Remember P=IV (power = current * voltage). Suppose the furnace and lights draw 40A. A . 5VDC drop across a connection generates 20W of heat right there. Even . 1VDC generates 4W of heat.

Start with the usual suspects. First check the battery connections. Then check around the furnace, then expand from there. I'll bet someone didn't get a connection tight.
 
The lights dim from low voltage... I'd do that voltage check when the furnace starts and see what the real voltage is as the furnace starts... .

I'm going to guess that the voltage drops below 10. 5 to 11... . you might need a metered volt meter to see the drop... or a high end digital that will respond quickly... .

Now its time to find the cause... . The most common problem would be a bad connection, than a low battery... .

If your hooked to shore power when this occurs than you don't have a fully charged battery... . you should see 13. 5 or so with the voltmeter when the shore power is connected...

Its common to find loose connections because the connection itself is hot... any loose connection will increase the resistance of the circuit, thus increase the current draw and the voltage drop... that's why the connection is hot...

Do the simple checks and post your results...
 
Since the problem seemed to surface after the new blower motor install, I would say the new motor is not the same. Maybe a higher amp draw unit or possibly even a 24 volt motor.



Nick
 
Another possibility is that one (or more) of the batteries isn't pulling it's weight anymore...



Disconnect and load test each battery by itself and check it with a load tester. Unfortunately, even new batteries can show 12v on a meter and be complete junk when subjected to a load test. FACT is that a battery may have a broken plate or two and still be able to show full voltage, but fail miserably when any significant amp draw is needed: ie... Water heater, furnace, inverter powering TV, starting generator, opening/closing slide outs... You get the hint???



Feel lucky that you have voltage at all cause I couldn't even get a single light to glow after a month in bitter cold. I had switched the isolator switch off to avoid this exact problem from happening and evidently, I too have a gremlin of some sort!!! :mad:



I will have to wait until spring or early summer to even try to figure it out :-laf
 
Thanks everyone. Hopefully it will warm up a bit this afternoon and I can get out and check things.

The motor is a direct replacement, at least the numbers on the new motor matched the numbers on the old motor. We checked it before we put it in.

I just checked the light fixture with the furnace running... . 10. 3v. I did not check it as the furnace came on. The furnace and that light fixture were the only thing drawing power.

The lights do not dim and recover... they stay dim until the furnace shuts off.

I only have one battery in this trailer. How do I do a load test? Does it take a special tool or meter?

I will check the connections later today. I can disconnect the battery and get that voltage reading. If I put the tester on the cables while not connected to battery, will that tell me what the converter is doing?

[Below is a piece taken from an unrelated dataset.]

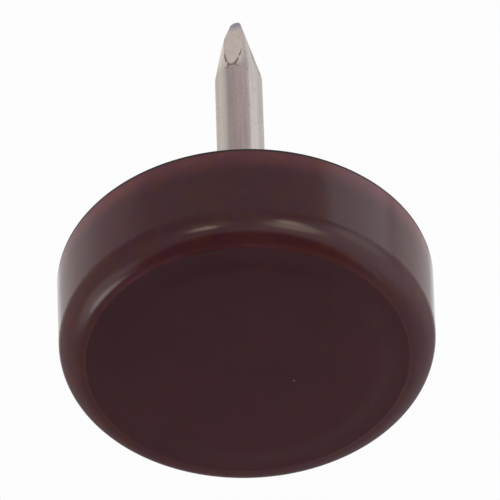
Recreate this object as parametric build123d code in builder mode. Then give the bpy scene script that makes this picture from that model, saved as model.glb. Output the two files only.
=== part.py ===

I will also check the ground connections.

Thanks. I think I am fairly mechanical, but have never messed with electricity that much.
 
Could be a bad cannection as stated above. For the converter to keep the battery charged the voltage has to be above 13 volts. The converter should be of sufficient output to run your 12 volt equipment without a battery. It takes a special meter to load test the battery, and yes, you should be able to see what voltage the converter is maintaining with the battery disconnected but with some 12 volt load on the converter.

Good luck. bg
 
Remember that BLACK WIRE IS POSITIVE in RV wiring. Make sure that you didn`t hook the black wire from converter to batt. to the Neg. post. Also if old batt. had a short in it, it could have taken out your converter. Been there done that on both.
Good Luck Capt Phil
 
OK... here is what I found:

All connections at the battery end are tight, no corrosion.

Battery unhooked from cables = 14. 8v
Measured across cables unhooked from battery = 15. 3v
Battery with cables hooked to it = 16. 9v

After my fingers thaw out I will check out the connections at the furnace.

Ideas???
 
I'm surprised your Travel Supreme has only one battery. The Travel Supreme I owned had two and the HitchHiker I own now also has two. A large fifth wheel, particularly a luxury fifth wheel like the Travel Supreme, has far too many lamps and other circuits using 12 volt power to power them all with only one battery.

The voltages you reported above suggest the ac-dc converter is working fine so I would have the battery load tested and then, if it is good and a very recently new battery, install a second one identical to the battery you already have. Two batteries in parallel will avoid the voltage drop and dimming lights when the furnace runs.
 
Thanks everyone. I just checked the connections at the furnace, and they appear OK. I undid the wire nuts on each connection, re-twisted the wire and put the nuts back on. It made no change after I turned the furnace back on.

I guess it is time to call an electrician.

I have thought many times about adding a second battery. Maybe now is the time. HBarlow... . when you say to install in parallel, do you mean positive to positive and negative to negative? I get parallel and series confused because I don't work with it enough.

Thanks all.
 
How do I do a load test? Does it take a special tool or meter?



A load tester is a very simple tool that can be purchased or rented from just about any auto parts store. It is basically just a heating element (like in a toaster), a couple of clamps to hook to a battery, a switch to apply the load, and a meter.



The tester is connected to the battery leads and when the switch is held in the "test" position, it will get hot while measuring the ability for the battery to supply the amperage needed.



It sounds like you have a decent battery, but with only one, it is being worked to death with trying to take care of ALL the 12v systems.



My RV has two, but the battery tray will hold six of them.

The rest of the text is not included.